Quando o título veio, Cavenaghi já estava ofuscado por David Trezeguet (contratado na pausa de fim de ano) na referência ofensiva. Ainda assim, foi sob protestos da torcida que o River dispensou Cavegol ao fim da temporada para o Villarreal. Sem render tanto na Espanha nem no Pachuca mexicano, o filho pródigo voltou pela segunda vez a Núñez em 2014. Já não era o goleador de outrora e vivia na reserva de Rodrigo Mora e Teo Gutiérrez, mas, como prometera ao sair em 2004, enfim saboreou as glórias internacionais que insistiam em escapar dos millonarios naquele período bom da virada do século.
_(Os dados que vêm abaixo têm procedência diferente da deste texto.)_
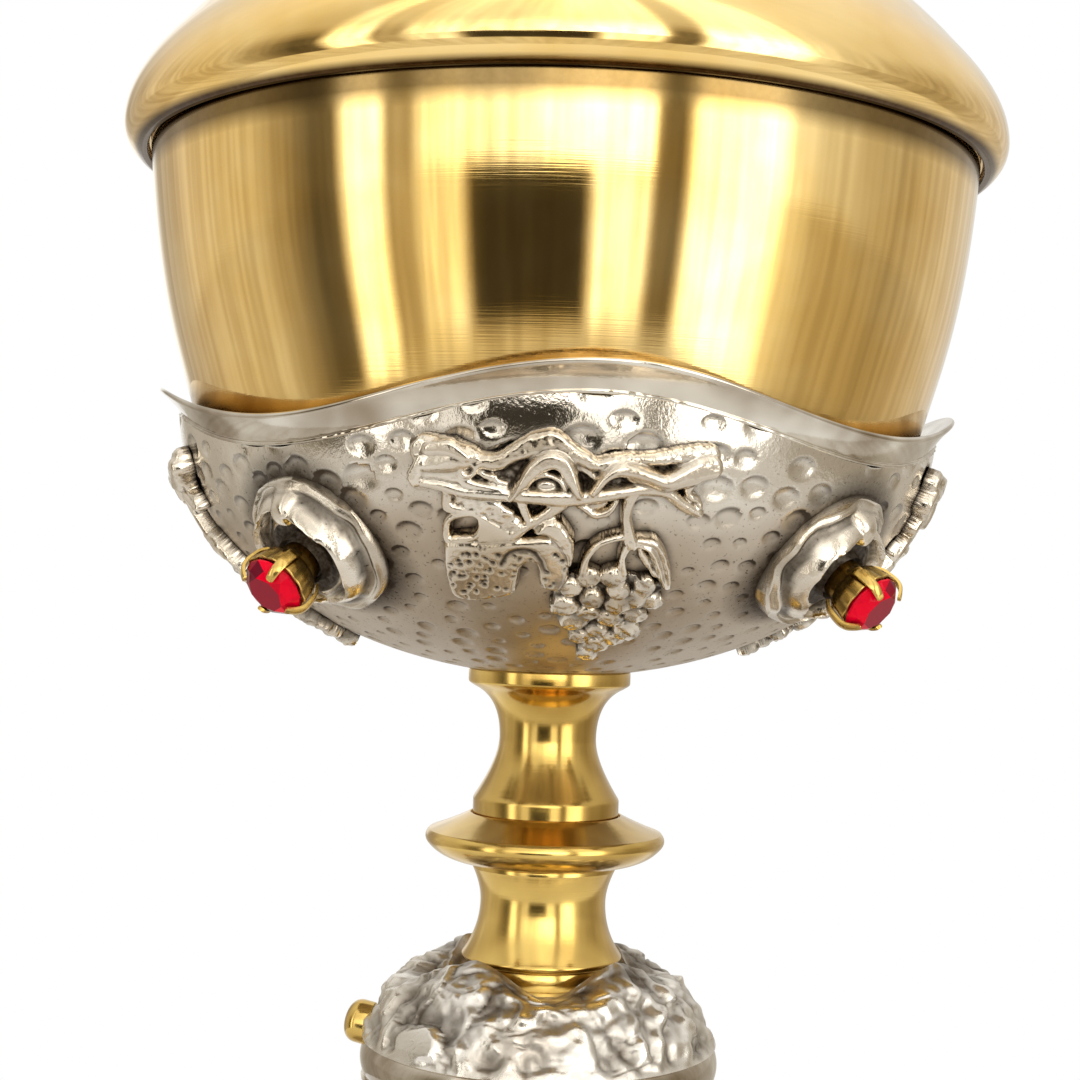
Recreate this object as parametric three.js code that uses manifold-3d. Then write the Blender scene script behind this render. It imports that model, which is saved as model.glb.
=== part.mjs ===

Naquele 2014, veio a Sul-Americana, encerrando jejum de 17 anos sem títulos continentais. Em 2015, foi a vez da Recopa, e, sobretudo, da Libertadores.
Teo foi ao Sporting na pausa entre quartas-de-final e semifinais e Lucas Alario veio para repô-lo, mas ainda assim o velho ídolo pôde ser titular na partida decisiva no Monumental, e como capitão nos redentores 3-0 no Tigres. Despedida perfeita, para um último pé-de-meia na Europa, rumando ao Chipre, onde ainda pôde saborear seu último título: campeão local ano passado com o Apoel Nicósia anotando 19 gols em 18 jogos de campeonato. No último sábado, veio enfim a última oportunidade para o Monumental entoar “El Cavegooool, El Cavegoool“. E ele fez jus à ocasião, com quatro no jogo de estrelas do River e alguns amigos do atacante como Daniel Orsanic e David Nalbandian, do mundo do tênis. Em jogos oficiais, El Torito terminou com 112 gols em 212 jogos no River.
Além de manter a média acima de meio gol por jogo, os 112 foram o suficiente para entrar no Top 10 de maiores artilheiros absolutos de El Más Grande. Antes dele, somente Ángel Labruna (em 1957), Norberto Alonso (1986), Enzo Francescoli (1999) e Ariel Ortega (2013) também receberam um jogo-tributo. Não por acaso, são quatro dos seis homens presentes na capa daquela mencionada El Gráfico dos ídolos millonarios de 2010, juntos do mencionado Bernabé Ferreyra e do recordista de anos no time principal, Amadeo Carrizo. “Isto não é uma despedida, isto é uma homenagem, porque eu deste clube não penso em sair nunca mais”, falou o ídolo às lágrimas.